Писали: не угадал… Какой "плющ" в чекистских подвалах? — Нет, как раз угадал. Обвиненных по таганцевскому делу не в подвалах казнили — их вывезли "на природу" и заставили рыть яму… не тут ли и проявил Гумилев поразившее расстрельщиков самообладание — копая себе в зарослях "дикую щель"? Другие кричали, просили пощады…

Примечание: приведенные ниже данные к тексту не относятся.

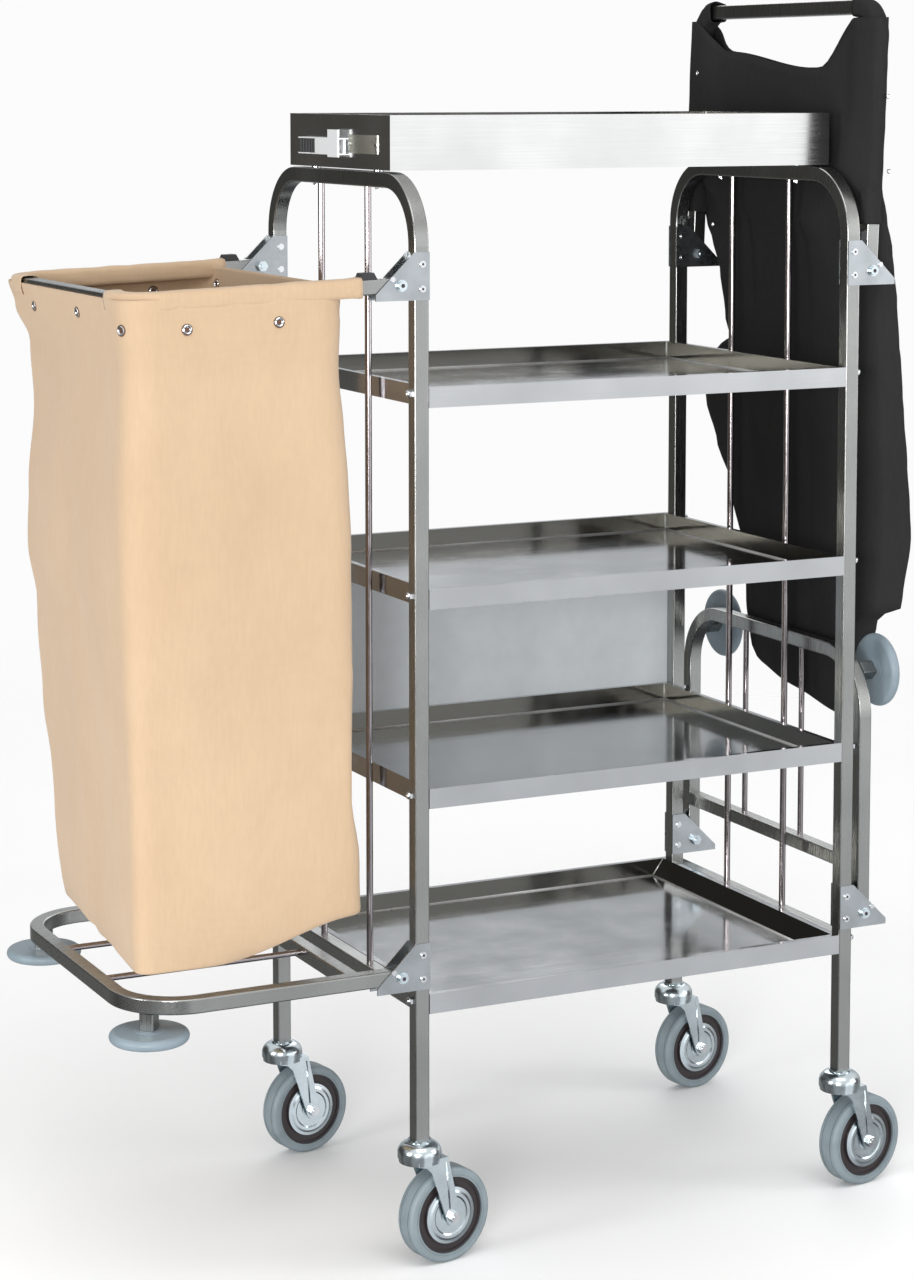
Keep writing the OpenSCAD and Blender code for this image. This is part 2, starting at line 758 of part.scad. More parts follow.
// The collapsed bag on the folded right frame. Its mouth faces the trolley
module bag_right() {
    lean = tan(droop);
    back_top = hung_x + lean*(hung_ear_z - upper_z);
    module side_view(inset) {
        polygon([
            [back_top + inset, hung_ear_z - inset], [back_top + 14 - inset, hung_ear_z - inset],
            [hung_x + 26 - inset, hung_neck_z + 60], [hung_x + 62 - inset, upper_z - 60],
            [hung_x + hung_out - inset, hung_low_z + 110], [hung_x + hung_out - 8 - inset, hung_low_z],
            [hung_x + hung_out - 20 - inset, hung_foot_z + inset], [hung_x + 20 + inset, hung_foot_z + inset],
            [hung_x + 14 + inset, hung_low_z], [hung_x + inset, upper_z]
        ]);
    }
    module front_view(inset) {
        side = arm_side - inset;
        mid = hung_side - inset;
        low = hung_low_side - inset;
        polygon([
            [-side, hung_ear_z - inset], [-side + 44, hung_ear_z - inset], [-side + 84, hung_top - inset],
            [side - 84, hung_top - inset], [side - 44, hung_ear_z - inset], [side, hung_ear_z - inset],
            [side, hung_neck_z + inset], [mid, hung_neck_z + inset], [mid, hung_low_z + inset],
            [low, hung_low_z + inset], [low, hung_foot_z + inset], [-low, hung_foot_z + inset],
            [-low, hung_low_z + inset], [-mid, hung_low_z + inset], [-mid, hung_neck_z + inset],
            [-side, hung_neck_z + inset]
        ]);
    }
    module shape(inset) {
        intersection() {
            rotate([90, 0, 0]) linear_extrude(frame_d, center = true) side_view(inset);
            rotate([90, 0, 90]) linear_extrude(2*pivot_x) front_view(inset);
        }
    }
    color([0.15, 0.15, 0.15]) difference() {
        shape(0);
        shape(bag_wall);
        translate([hung_x - 1, -hung_side + 2*bag_wall, mouth_low_z])
            cube([15, 2*(hung_side - 2*bag_wall), hung_top - mouth_low_z - 10]);
    }
}

module placed() {
    translate([shift_x, shift_y, 0]) children();
}

placed() side_frame(-1);  // side_frame_left
placed() side_frame(1);  // side_frame_right
placed() bottom_rails();
placed() side_rods();
placed() top_tray();
placed() tray_studs();
placed() shelf(0);  // shelf_1
placed() shelf(1);  // shelf_2
placed() shelf(2);  // shelf_3
placed() shelf(3);  // shelf_4
placed() back_panel();
placed() shelf_bolts();
placed() cap_nuts();
placed() bracket_plates(-1);  // bracket_plates_left
placed() bracket_plates(1);  // bracket_plates_right
placed() rivets();
placed() pivot_bolts();
placed() clip_channel();
placed() clip_grip();
placed() clip_band();
placed() clip_rivets();
placed() castor_heads();
placed() fork(-1, -1);  // fork_fl
placed() fork(1, -1);  // fork_fr
placed() fork(-1, 1);  // fork_bl
placed() fork(1, 1);  // fork_br
placed() axle(-1, -1);  // axle_fl
placed() axle(1, -1);  // axle_fr
placed() axle(-1, 1);  // axle_bl
placed() axle(1, 1);  // axle_br
placed() tyre(-1, -1);  // tyre_fl
placed() tyre(1, -1);  // tyre_fr
placed() tyre(-1, 1);  // tyre_bl
placed() tyre(1, 1);  // tyre_br
placed() wheel_core(-1, -1);  // wheel_core_fl
placed() wheel_core(1, -1);  // wheel_core_fr
placed() wheel_core(-1, 1);  // wheel_core_bl
placed() wheel_core(1, 1);  // wheel_core_br
placed() wheel_caps(-1, -1);  // wheel_caps_fl
placed() wheel_caps(1, -1);  // wheel_caps_fr
placed() wheel_caps(-1, 1);  // wheel_caps_bl
placed() wheel_caps(1, 1);  // wheel_caps_br
placed() bag_frame(-1);  // bag_frame_left
placed() bag_frame(1);  // bag_frame_right
placed() buffers(-1);  // buffers_left
placed() buffers(1);  // buffers_right
placed() bag_left();
placed() bag_right();
placed() platform(-1);  // platform_left
placed() platform(1);  // platform_right
placed() platform_rods(-1);  // platform_rods_left
placed() platform_rods(1);  // platform_rods_right
placed() bumper_legs(-1);  // bumper_legs_left
placed() bumper_legs(1);  // bumper_legs_right
placed() bumper_bolts(-1);  // bumper_bolts_left
placed() bumper_bolts(1);  // bumper_bolts_right
placed() bumper(-1, -1);  // bumper_lf
placed() bumper(-1, 1);  // bumper_lb
placed() bumper(1, -1);  // bumper_rf
placed() bumper(1, 1);  // bumper_rb
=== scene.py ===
"""Linen trolley: the looks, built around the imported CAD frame. at() turns millimetres to metres."""

import json
import math

import bpy
from mathutils import Matrix, Vector, noise


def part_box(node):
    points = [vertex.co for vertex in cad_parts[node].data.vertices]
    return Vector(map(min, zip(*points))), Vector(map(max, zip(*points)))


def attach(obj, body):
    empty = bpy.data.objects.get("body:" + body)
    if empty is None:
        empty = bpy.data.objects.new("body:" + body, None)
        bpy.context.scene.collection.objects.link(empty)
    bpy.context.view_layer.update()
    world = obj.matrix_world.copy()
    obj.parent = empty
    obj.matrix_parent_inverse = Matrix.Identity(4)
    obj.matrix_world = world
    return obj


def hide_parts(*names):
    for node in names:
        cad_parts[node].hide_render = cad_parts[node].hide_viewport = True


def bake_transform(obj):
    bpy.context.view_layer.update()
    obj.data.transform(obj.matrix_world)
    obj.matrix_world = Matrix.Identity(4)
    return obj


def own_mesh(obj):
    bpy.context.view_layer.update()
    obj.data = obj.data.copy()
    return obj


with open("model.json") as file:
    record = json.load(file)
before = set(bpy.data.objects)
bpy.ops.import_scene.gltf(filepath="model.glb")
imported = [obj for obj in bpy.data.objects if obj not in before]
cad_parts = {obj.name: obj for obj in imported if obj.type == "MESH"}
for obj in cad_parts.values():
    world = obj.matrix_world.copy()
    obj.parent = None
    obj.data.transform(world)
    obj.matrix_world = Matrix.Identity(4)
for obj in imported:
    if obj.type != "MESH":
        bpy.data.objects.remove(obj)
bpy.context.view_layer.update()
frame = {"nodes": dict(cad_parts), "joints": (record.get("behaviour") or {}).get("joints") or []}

# The main frame's middle on the floor. Every place below is counted from there, in millimetres
POSTS_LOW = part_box("side_frame_left")[0]
POSTS_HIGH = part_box("side_frame_right")[1]
MIDDLE = Vector(((POSTS_LOW.x + POSTS_HIGH.x) / 2, (POSTS_LOW.y + POSTS_HIGH.y) / 2, 0))
MM = 0.001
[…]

Он — нет. Он — в ином мире. "Как некогда в разросшихся хвощах ревела от сознания бессилья тварь скользкая, почуя на плечах еще не появившиеся крылья, — так век за веком — скоро ли, господь?.." Не прикованный ни к веку, ни к стране, дух вопрошает о смысле и, не услышав ответа, ждет, когда же свершатся пророчества, и яд жизни будет выжжен из космической бездны.
"Ужели вам допрашивать меня, меня, кому единое мгновенье — весь срок от первого земного дня до огненного светопреставленья?"
Ужели так и отвечал товарищу Якобсону на допросах? Или, не пряча презрительных глаз, спокойно соглашался, что — монархист, и что революции — "не заметил"?
С точки зрения вечности, все это, конечно, преходящий узор: монархии, республики, революции, контрреволюции. Для духа, реющего в пустыне, все это не более, чем "кубы, ромбы да углы".
Большевики, люди углов, носители кубиков и ромбов, — знали, кого убивают?
Координаты гумилевского духа, заземленные на "литературу", предельно ясны: его "корежит от реалистов-бытовиков" и "тянет прочь от мистических туманов модернизма". Но ведь именно в этих координатах ищет себя и нарождающаяся советская лирика! И ее идеологов корежит от русского простонародного почвенничества, и они презирают туманную расслабленность! Дух Гумилева героичен, мужествен, мажорен. Но и новая лирика ищет того же. Гумилев моделирует лирику советской эпохи, создавая как бы контурный силуэт, в который она должна вписаться. Даже культ мастерства, формального тренажа, поэтического ремесла, который он проповедует, неутомимо возясь с безнадежными графоманами, даже эта его пролеткультовская цеховщина, о которой один остроумец сказал, что Гумилев успешно перековывает плохих поэтов в неплохих, — это же та самая "кузница кадров", которой бредит молодая советская власть! Все грядущие призывы ударников в литературу предвещены гумилевской методикой, и даже словечко "цех" — радость футуристов, конструктивистов и прочих комиссаров стиха — им придумано.